News & Commentary

March 4, 2021

Maxwell Ulin

Maxwell Ulin is a student at Harvard Law School.

Yesterday, President Biden reached a deal with moderate Senate Democrats to pass his $1.9 trillion COVID-19 relief bill through Congress.  Under the deal, centrist Democrats withdrew their proposal to reduce expanded unemployment benefits from the currently suggested $400 per week, while the Biden Administration agreed to a lower threshold for phasing out access to stimulus checks.  The new agreement calls for reducing stimulus checks for individual taxpayers making $75,000 per year and $150,000 for joint filers, and phasing out payments entirely for individuals and joint filers making $80,000 and $160,000, respectively.  A key element missing from the proposal is progressives’ long-sought minimum wage increase, which the Senate parliamentarian ruled in violation of the Byrd Rule last week.  Nonetheless, Democrats appear committed to forcing through a minimum wage hike one way or another, with Biden reportedly even reaching out to Republicans in search of compromise.  Sen. Bernie Sanders (I-VT), meanwhile, has announced his intention to force a vote on the minimum wage measure on the Senate floor later this week.

Tucked into the relief package, however, are other, smaller victories for workers and labor advocates.  For one, the current bill includes a version of the Butch Lewis Emergency Pension Plan and Relief Act, which will allow many troubled multi-employer pension plans to seek special financial assistance without repayment obligations.  Additionally, thanks to a last-minute push by unions this week, Democrats inserted language to provide full subsidization of employer healthcare plans under COBRA for laid off workers through September.  With millions of Americans still on temporary layoff, this latter measure, already approved to by the parliamentarian, could prove hugely consequential for healthcare access in the near term.

White House officials also announced yesterday that Seth Harris, a former top Department of Labor official from the Obama administration, would serve as Biden’s top labor advisor in the West Wing. Harris, who at one time served as acting Secretary of Labor, has come under fire from progressives and labor groups for his role in developing the idea of a mixed “independent worker” category, which was used as the intellectual basis for California’s Proposition 22.  He also drew criticism after leaving the Obama administration for joining a corporate firm that represents Walmart and other anti-union employers in labor disputes.

On Tuesday, the Labor Department’s Office of Inspector General (OIG) released a report recommending that the Occupational Safety & Health Administration (OSHA) promulgate binding workplace safety rules to protect workers from COVID-19.  Among other things, the report found that OSHA’s refusal to issue an enforceable workplace safety standard for COVID-19 last year put workers at substantially greater risk of infection.  The OIG’s findings are likely to help justify the release of a temporary standard as OSHA weighs issuing binding emergency rules this month in accordance with a recent executive order. The report also comes on the heels of a documents leak in Alaska showing that top OSHA officials there sought to stymie efforts to hold employers accountable for lack of COVID safety.
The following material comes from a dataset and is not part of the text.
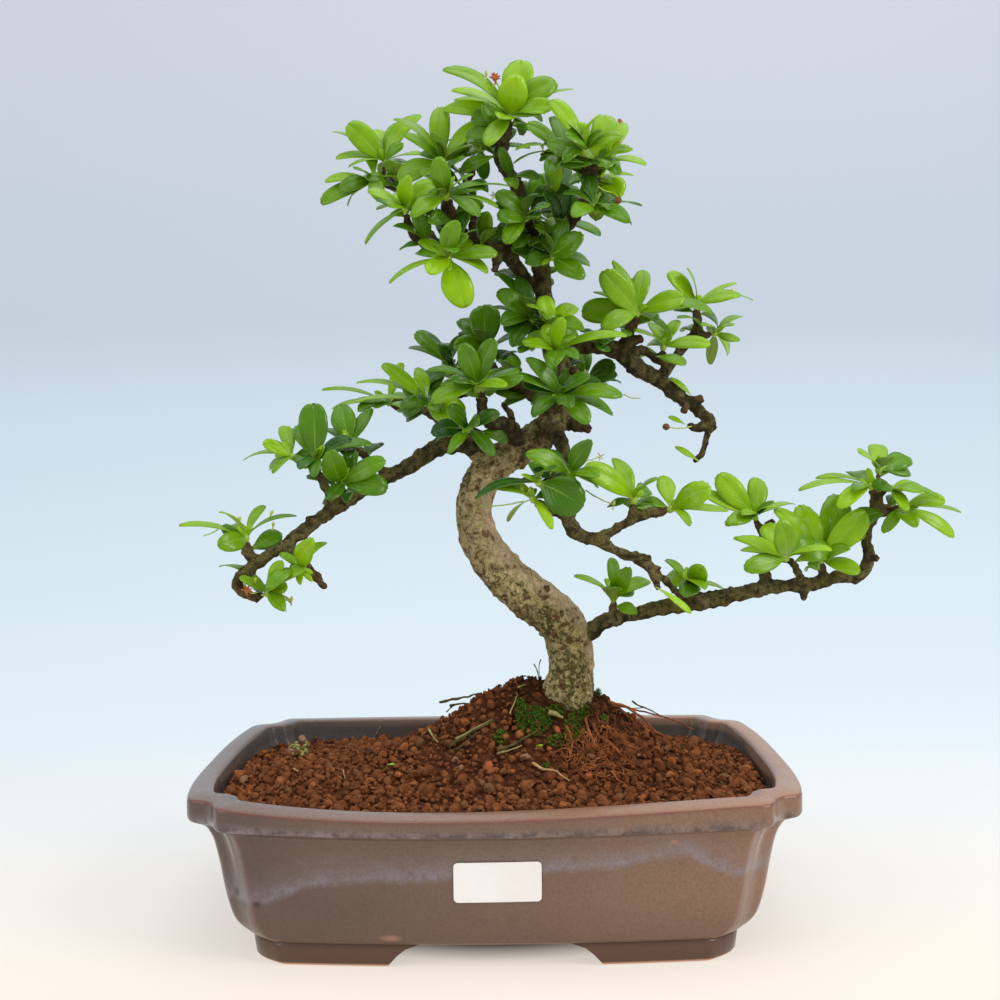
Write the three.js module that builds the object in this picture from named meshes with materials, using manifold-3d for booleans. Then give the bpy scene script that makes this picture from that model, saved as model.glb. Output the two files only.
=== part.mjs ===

Pro-worker policymakers have been busy beyond Washington, as well.  On Tuesday, California’s Future of Work Commission, appointed in 2019 by Gavin Newsom, released a comprehensive report painting a grim picture of inequality in the Golden State and calling for a number of broad labor rights reforms, including a universal job guarantee, stricter labor law enforcement, regional wage floors, greater employee benefits, and a rebalancing of power between employers and unions.   In Nashville, meanwhile, the City Council is set to consider a local ordinance designed to incentivize construction contractors to provide employee health benefits and maintain clean workplace safety records by offering them higher bidding priority for contracts with Metro Nashville’s procurement board.  And in Wyoming, lawmakers introduced legislation to raise the state minimum wage from just $5.15 per hour to $15. 

This week also saw its fair share of major wage theft settlements.  On Monday, Chipotle reached an agreement to pay $15 million in overtime backpay to some 4,838 apprentice workers across 47 states.  The dispute stemmed from Chipotle’s repeated refusal to reclassify its apprentices as hourly employees in response to an Obama-era overtime rule, as the company argued (incorrectly) that a 2016 court injunction preventing DoL from enforcing rule meant that the new standard had never taken effect. Then on Tuesday, the owner of a Baltimore-based Mexican restaurant agreed to pay $500,000 to 62 current and former employees in response to a DoL complaint alleging that he had repeatedly pocketed money from employees’ tip pool.